• _Input rows_:
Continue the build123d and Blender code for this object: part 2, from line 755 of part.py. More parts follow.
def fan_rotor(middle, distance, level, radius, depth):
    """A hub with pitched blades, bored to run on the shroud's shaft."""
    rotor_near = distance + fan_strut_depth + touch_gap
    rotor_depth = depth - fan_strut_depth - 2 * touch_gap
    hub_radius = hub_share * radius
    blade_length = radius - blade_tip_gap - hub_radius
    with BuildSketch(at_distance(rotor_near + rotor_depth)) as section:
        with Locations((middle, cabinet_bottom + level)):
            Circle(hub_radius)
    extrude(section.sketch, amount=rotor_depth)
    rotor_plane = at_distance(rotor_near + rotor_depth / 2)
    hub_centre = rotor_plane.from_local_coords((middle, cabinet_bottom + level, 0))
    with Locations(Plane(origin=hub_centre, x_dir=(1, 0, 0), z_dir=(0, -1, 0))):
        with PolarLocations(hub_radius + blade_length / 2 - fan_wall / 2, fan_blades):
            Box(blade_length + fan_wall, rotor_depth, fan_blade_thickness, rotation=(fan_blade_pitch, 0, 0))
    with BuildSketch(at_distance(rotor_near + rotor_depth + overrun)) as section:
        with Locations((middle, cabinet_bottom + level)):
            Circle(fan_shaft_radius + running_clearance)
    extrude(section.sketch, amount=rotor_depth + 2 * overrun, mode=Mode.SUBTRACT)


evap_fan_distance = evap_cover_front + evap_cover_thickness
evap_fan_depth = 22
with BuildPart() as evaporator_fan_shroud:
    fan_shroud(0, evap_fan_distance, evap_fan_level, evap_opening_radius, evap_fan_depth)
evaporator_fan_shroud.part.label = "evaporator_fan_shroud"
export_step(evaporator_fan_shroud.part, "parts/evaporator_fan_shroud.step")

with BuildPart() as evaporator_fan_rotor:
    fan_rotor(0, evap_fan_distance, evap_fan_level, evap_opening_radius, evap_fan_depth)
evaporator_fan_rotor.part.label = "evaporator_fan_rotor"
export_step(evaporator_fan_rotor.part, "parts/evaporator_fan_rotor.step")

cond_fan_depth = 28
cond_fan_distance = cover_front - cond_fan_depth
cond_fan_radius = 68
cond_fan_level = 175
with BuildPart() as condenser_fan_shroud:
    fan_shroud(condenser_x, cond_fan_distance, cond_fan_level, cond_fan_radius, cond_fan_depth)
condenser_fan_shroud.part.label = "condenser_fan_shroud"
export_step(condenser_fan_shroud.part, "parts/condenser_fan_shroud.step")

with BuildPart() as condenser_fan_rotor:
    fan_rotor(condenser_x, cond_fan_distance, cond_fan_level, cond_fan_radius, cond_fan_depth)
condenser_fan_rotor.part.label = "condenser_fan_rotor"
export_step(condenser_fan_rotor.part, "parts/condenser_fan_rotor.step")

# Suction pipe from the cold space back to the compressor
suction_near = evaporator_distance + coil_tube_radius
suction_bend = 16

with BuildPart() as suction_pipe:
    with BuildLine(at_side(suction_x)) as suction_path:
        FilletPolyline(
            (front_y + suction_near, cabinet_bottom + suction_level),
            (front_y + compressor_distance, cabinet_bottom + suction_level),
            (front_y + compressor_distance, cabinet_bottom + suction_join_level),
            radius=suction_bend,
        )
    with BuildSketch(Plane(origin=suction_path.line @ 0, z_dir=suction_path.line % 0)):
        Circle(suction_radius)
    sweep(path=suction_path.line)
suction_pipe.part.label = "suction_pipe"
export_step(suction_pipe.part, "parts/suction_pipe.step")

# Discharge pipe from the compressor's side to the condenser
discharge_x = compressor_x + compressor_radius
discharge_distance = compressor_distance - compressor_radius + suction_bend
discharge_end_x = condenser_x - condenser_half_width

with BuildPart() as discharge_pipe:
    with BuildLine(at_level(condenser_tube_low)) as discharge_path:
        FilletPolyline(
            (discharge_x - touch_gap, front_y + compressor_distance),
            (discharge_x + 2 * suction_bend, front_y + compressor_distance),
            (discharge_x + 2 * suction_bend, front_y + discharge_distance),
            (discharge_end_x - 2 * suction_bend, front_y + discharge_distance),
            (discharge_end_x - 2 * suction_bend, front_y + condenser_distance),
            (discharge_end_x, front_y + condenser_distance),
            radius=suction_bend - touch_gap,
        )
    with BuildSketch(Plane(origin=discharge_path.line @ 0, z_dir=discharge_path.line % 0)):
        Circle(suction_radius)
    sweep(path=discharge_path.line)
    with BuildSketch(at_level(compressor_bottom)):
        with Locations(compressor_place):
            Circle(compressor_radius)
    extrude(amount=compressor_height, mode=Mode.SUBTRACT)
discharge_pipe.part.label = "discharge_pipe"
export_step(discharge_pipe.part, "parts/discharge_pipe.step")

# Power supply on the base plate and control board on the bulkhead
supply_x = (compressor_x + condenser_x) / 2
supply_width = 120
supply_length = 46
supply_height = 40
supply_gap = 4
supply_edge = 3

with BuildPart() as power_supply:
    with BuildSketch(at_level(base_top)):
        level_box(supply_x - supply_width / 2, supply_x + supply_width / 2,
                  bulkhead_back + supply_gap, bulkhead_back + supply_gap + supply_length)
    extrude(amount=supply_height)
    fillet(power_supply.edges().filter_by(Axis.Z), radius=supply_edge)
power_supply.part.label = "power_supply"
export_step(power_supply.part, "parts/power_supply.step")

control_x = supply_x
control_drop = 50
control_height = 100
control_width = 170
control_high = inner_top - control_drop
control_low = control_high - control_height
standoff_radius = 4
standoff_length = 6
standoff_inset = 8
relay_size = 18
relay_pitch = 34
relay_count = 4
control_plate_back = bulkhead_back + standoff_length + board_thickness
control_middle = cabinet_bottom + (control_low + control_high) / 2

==

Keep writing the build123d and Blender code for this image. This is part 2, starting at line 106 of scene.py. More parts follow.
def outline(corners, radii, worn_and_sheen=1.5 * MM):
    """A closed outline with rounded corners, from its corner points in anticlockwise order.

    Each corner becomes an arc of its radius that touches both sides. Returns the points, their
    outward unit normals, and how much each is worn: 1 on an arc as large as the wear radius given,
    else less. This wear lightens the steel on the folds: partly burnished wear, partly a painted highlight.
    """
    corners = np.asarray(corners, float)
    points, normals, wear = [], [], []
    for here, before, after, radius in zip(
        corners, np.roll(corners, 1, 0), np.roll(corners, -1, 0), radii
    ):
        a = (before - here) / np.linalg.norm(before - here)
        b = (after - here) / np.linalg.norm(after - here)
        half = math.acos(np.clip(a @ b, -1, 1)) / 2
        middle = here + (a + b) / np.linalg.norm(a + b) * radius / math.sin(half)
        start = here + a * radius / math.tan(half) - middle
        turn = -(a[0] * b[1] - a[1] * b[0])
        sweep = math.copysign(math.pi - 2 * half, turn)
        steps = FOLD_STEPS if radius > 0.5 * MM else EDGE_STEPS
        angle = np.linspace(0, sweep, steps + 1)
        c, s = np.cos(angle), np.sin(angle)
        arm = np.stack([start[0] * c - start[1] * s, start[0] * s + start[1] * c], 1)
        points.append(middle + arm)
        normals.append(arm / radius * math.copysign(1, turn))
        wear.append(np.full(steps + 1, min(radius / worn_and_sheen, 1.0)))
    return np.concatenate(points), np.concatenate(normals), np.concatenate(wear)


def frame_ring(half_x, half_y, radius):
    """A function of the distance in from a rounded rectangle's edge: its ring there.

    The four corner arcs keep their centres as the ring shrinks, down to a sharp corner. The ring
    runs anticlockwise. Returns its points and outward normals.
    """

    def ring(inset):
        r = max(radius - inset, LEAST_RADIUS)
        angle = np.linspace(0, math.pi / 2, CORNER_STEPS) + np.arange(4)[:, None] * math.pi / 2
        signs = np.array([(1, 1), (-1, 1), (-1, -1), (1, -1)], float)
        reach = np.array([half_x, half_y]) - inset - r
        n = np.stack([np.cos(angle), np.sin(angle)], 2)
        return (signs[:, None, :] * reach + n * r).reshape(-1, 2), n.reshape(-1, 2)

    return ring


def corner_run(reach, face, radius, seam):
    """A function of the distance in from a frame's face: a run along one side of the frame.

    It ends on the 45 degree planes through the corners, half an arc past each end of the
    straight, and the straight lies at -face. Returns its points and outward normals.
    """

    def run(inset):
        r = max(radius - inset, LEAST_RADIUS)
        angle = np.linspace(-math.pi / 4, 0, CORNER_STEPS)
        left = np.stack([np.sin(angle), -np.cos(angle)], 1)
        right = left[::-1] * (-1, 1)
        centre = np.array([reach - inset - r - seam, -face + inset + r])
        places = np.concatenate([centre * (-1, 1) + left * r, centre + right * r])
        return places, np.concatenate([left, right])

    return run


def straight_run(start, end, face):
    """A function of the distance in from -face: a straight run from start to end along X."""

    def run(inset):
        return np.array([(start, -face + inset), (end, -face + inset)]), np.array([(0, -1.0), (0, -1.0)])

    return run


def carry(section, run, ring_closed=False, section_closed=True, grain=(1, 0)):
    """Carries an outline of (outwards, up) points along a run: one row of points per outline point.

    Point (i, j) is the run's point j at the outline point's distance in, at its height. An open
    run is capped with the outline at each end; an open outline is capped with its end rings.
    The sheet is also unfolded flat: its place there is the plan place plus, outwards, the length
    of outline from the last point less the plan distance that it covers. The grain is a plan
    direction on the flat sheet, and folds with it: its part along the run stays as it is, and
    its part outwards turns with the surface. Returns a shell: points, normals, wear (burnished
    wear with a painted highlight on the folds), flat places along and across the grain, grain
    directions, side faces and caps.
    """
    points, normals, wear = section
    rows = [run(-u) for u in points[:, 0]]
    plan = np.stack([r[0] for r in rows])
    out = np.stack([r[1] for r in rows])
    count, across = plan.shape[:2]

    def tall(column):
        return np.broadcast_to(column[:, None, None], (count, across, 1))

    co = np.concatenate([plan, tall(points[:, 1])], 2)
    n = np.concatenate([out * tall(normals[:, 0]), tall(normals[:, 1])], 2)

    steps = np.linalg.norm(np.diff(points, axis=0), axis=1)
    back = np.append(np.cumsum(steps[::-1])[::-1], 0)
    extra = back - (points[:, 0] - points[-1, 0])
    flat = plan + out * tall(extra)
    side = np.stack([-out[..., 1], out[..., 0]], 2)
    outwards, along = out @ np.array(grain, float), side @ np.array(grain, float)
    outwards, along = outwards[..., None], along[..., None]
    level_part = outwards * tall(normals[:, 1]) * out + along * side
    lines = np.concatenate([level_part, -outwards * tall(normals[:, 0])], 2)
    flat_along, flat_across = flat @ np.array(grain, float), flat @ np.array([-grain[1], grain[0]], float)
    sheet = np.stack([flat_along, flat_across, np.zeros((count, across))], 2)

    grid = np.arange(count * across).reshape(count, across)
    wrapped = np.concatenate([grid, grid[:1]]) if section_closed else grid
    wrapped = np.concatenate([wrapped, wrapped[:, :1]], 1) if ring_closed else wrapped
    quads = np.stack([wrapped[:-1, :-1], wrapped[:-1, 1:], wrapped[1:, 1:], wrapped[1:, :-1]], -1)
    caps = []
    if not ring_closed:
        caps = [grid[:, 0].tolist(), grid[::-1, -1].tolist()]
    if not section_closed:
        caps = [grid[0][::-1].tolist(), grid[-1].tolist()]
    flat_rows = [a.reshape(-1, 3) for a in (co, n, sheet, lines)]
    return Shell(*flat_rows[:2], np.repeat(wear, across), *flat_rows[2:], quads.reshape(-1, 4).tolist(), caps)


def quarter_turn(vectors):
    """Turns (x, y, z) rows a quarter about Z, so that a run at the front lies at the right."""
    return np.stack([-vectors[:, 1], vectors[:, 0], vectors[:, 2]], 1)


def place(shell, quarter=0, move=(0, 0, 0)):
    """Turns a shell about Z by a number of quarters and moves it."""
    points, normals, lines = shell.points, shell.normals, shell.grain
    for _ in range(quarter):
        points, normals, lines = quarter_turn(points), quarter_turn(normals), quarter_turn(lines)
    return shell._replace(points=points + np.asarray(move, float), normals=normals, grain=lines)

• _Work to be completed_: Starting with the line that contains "Continue the build123d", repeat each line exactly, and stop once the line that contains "extrude(section.sketch, amount=rotor_depth +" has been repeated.

• _Complete answer_:
Continue the build123d and Blender code for this object: part 2, from line 755 of part.py. More parts follow.
def fan_rotor(middle, distance, level, radius, depth):
    """A hub with pitched blades, bored to run on the shroud's shaft."""
    rotor_near = distance + fan_strut_depth + touch_gap
    rotor_depth = depth - fan_strut_depth - 2 * touch_gap
    hub_radius = hub_share * radius
    blade_length = radius - blade_tip_gap - hub_radius
    with BuildSketch(at_distance(rotor_near + rotor_depth)) as section:
        with Locations((middle, cabinet_bottom + level)):
            Circle(hub_radius)
    extrude(section.sketch, amount=rotor_depth)
    rotor_plane = at_distance(rotor_near + rotor_depth / 2)
    hub_centre = rotor_plane.from_local_coords((middle, cabinet_bottom + level, 0))
    with Locations(Plane(origin=hub_centre, x_dir=(1, 0, 0), z_dir=(0, -1, 0))):
        with PolarLocations(hub_radius + blade_length / 2 - fan_wall / 2, fan_blades):
            Box(blade_length + fan_wall, rotor_depth, fan_blade_thickness, rotation=(fan_blade_pitch, 0, 0))
    with BuildSketch(at_distance(rotor_near + rotor_depth + overrun)) as section:
        with Locations((middle, cabinet_bottom + level)):
            Circle(fan_shaft_radius + running_clearance)
    extrude(section.sketch, amount=rotor_depth + 2 * overrun, mode=Mode.SUBTRACT)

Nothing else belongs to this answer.